#### Data excerpt
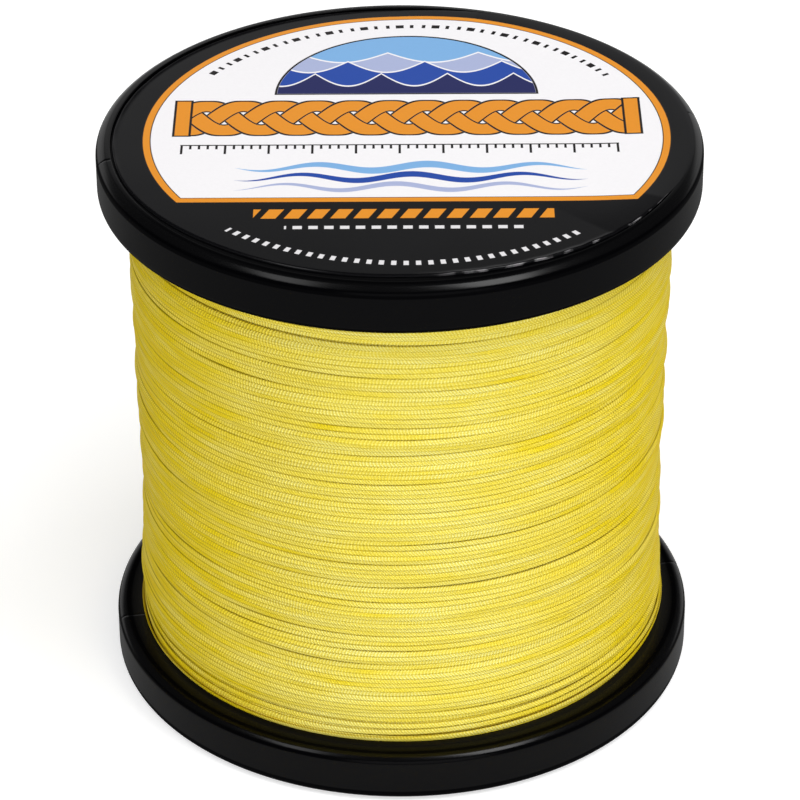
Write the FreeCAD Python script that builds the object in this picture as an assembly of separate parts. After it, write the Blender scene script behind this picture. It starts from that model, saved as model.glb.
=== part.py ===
import FreeCAD, Part
import math
import os

# Bulk spool of braided fishing line: two moulded flanges snapped on a tubular
# barrel, the line wound between them, a label in each flange and two bits of tape.
# Millimetres. The spool's axis is Z and its lower rim stands on z = 0.

# Spool as a whole
SPOOL_HEIGHT = 83.2
FLANGE_RADIUS = 42.0
FLANGE_THICKNESS = 7.25

# Flange moulding
FLANGE_WEB = 2.2
RIM_WALL = 2.4
RIM_EDGE_ROUND = 1.1
RIM_LIP_ROUND = 0.25
LEDGE_WIDTH = 1.4
RIB_COUNT = 12
RIB_THICKNESS = 1.6

# Spindle bore and its boss, which stands out on the barrel's side of the web
BORE_RADIUS = 6.25
BORE_CHAMFER = 0.5
BOSS_WALL = 2.75
BOSS_REACH = 12.0

# Barrel, and the plug ring, snap ridge and keys that hold a flange on it
BARREL_RADIUS = 19.0
BARREL_WALL = 1.8
PLUG_CLEARANCE = 0.1
PLUG_WALL = 2.0
PLUG_HEIGHT = 9.0
PLUG_CHAMFER = 0.6
SNAP_FROM_END = 3.0
SNAP_RISE = 0.4
SNAP_HALF_WIDTH = 0.8
SNAP_CLEARANCE = 0.1
KEY_COUNT = 2
KEY_WIDTH = 4.0
KEY_LENGTH = 3.0
KEY_SETBACK = 0.5
KEY_CLEARANCE = 0.1

# Labels
LABEL_THICKNESS = 0.3
LABEL_RECESS = 0.35
LABEL_EDGE_GAP = 0.2
LABEL_HOLE_MARGIN = 1.25

# Wound line: how far it stays below the rim, how much it is drawn in at half
# height, and the band of line that one loop of the outer layer stands for
PACK_BELOW_RIM = 3.7
PACK_WAIST = 0.5
TURN_DIAMETER = 2.2
TURN_GAP = 0.5
MOST_LOOPS = 24
LAYER_GAP = 0.05
TURN_END_GAP = 0.2
DIVE_RADIUS = 2.4
DIVE_ANGLE = 90.0
DIVE_CLEARANCE = 0.2
LEAST_TURN_GAP = 0.4

# Tapes: one holds the line's start on the barrel, one its free end on the turns.
# Each is lifted by the film of glue under it.
START_TAPE_WIDTH = 18.0
START_TAPE_ARC = 75.0
START_TAPE_THICKNESS = 0.15
START_TAPE_FROM_WEB = 12.0
START_TAPE_LIFT = 0.05
START_TAPE_CLEARANCE = 0.05
END_TAPE_WIDTH = 12.0
END_TAPE_ARC = 36.0
END_TAPE_THICKNESS = 0.1
END_TAPE_FROM_WEB = 0.5
END_TAPE_LIFT = 0.02

# Places worked out from the sizes above
PACK_BOTTOM = FLANGE_THICKNESS
PACK_TOP = SPOOL_HEIGHT - FLANGE_THICKNESS
PACK_RADIUS = FLANGE_RADIUS - PACK_BELOW_RIM
BOSS_RADIUS = BORE_RADIUS + BOSS_WALL
BARREL_BORE = BARREL_RADIUS - BARREL_WALL
PLUG_RADIUS = BARREL_BORE - PLUG_CLEARANCE
SNAP_HEIGHT = FLANGE_THICKNESS + PLUG_HEIGHT - SNAP_FROM_END
LABEL_SEAT = LABEL_RECESS + LABEL_THICKNESS
LABEL_POCKET_RADIUS = FLANGE_RADIUS - RIM_WALL
LABEL_RADIUS = LABEL_POCKET_RADIUS - LABEL_EDGE_GAP
LABEL_HOLE_RADIUS = BORE_RADIUS + LABEL_HOLE_MARGIN

AXIS = FreeCAD.Vector(0, 0, 1)
ORIGIN = FreeCAD.Vector(0, 0, 0)


def at(radius, z):
    """Point of a turned profile, in the XZ plane."""
    return FreeCAD.Vector(radius, 0, z)


def line(start, end):
    """Straight edge between two points."""
    return Part.LineSegment(start, end).toShape()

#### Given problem
Using the data above, restate word for word the lines from its opening line through the line that contains "LEAST_TURN_GAP = 0.4", and no more.

#### Response to this task
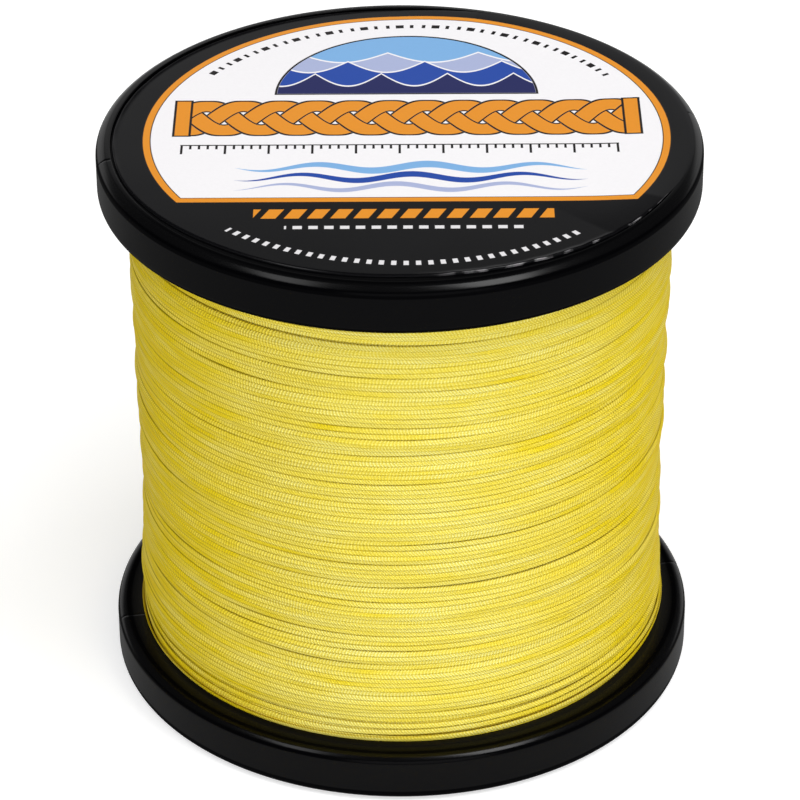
Write the FreeCAD Python script that builds the object in this picture as an assembly of separate parts. After it, write the Blender scene script behind this picture. It starts from that model, saved as model.glb.
=== part.py ===
import FreeCAD, Part
import math
import os

# Bulk spool of braided fishing line: two moulded flanges snapped on a tubular
# barrel, the line wound between them, a label in each flange and two bits of tape.
# Millimetres. The spool's axis is Z and its lower rim stands on z = 0.

# Spool as a whole
SPOOL_HEIGHT = 83.2
FLANGE_RADIUS = 42.0
FLANGE_THICKNESS = 7.25

# Flange moulding
FLANGE_WEB = 2.2
RIM_WALL = 2.4
RIM_EDGE_ROUND = 1.1
RIM_LIP_ROUND = 0.25
LEDGE_WIDTH = 1.4
RIB_COUNT = 12
RIB_THICKNESS = 1.6

# Spindle bore and its boss, which stands out on the barrel's side of the web
BORE_RADIUS = 6.25
BORE_CHAMFER = 0.5
BOSS_WALL = 2.75
BOSS_REACH = 12.0

# Barrel, and the plug ring, snap ridge and keys that hold a flange on it
BARREL_RADIUS = 19.0
BARREL_WALL = 1.8
PLUG_CLEARANCE = 0.1
PLUG_WALL = 2.0
PLUG_HEIGHT = 9.0
PLUG_CHAMFER = 0.6
SNAP_FROM_END = 3.0
SNAP_RISE = 0.4
SNAP_HALF_WIDTH = 0.8
SNAP_CLEARANCE = 0.1
KEY_COUNT = 2
KEY_WIDTH = 4.0
KEY_LENGTH = 3.0
KEY_SETBACK = 0.5
KEY_CLEARANCE = 0.1

# Labels
LABEL_THICKNESS = 0.3
LABEL_RECESS = 0.35
LABEL_EDGE_GAP = 0.2
LABEL_HOLE_MARGIN = 1.25

# Wound line: how far it stays below the rim, how much it is drawn in at half
# height, and the band of line that one loop of the outer layer stands for
PACK_BELOW_RIM = 3.7
PACK_WAIST = 0.5
TURN_DIAMETER = 2.2
TURN_GAP = 0.5
MOST_LOOPS = 24
LAYER_GAP = 0.05
TURN_END_GAP = 0.2
DIVE_RADIUS = 2.4
DIVE_ANGLE = 90.0
DIVE_CLEARANCE = 0.2
LEAST_TURN_GAP = 0.4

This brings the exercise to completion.